Data Lakes and Governance and Privacy
When talking about any data today, one must also talk about governance and privacy, especially now that GDPR is in place. Businesses must govern and organize complete end-to-end data management. When it comes to data lakes, the challenge is that you can store everything, but the question is, are you allowed to? Do you have consent to store that data? Also, organizations have to maintain data protection standards and take steps to ensure that data is kept safe. If they don't have the right type of data management tools in place, they may not be effectively controlling and monitoring data in the data lakes as they should.
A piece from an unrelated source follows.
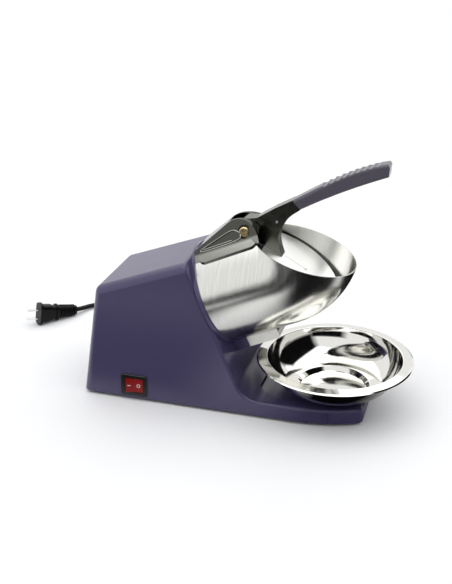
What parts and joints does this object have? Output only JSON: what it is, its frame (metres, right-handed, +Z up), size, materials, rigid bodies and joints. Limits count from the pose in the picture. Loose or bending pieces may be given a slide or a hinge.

Getting the Most Out of Data Lakes
Moving forward, businesses need to implement end-to-end data management best practices, so they can prevent data lakes from growing unmanageable or even turning into massive data silos. This will be a trend for the coming year. Also, businesses need strong data-driven management that focuses on turning this raw data into insights through a systematic process that's built on automated in-depth, intelligent technologies like machine learning and deep learning. This kind of technology can help an organization find the right data, clean it automatically, and make it ready for your application.
Data is needed to support decision-making on every level, and a data lake can help to provide that data as long as you have smart data management practices in place.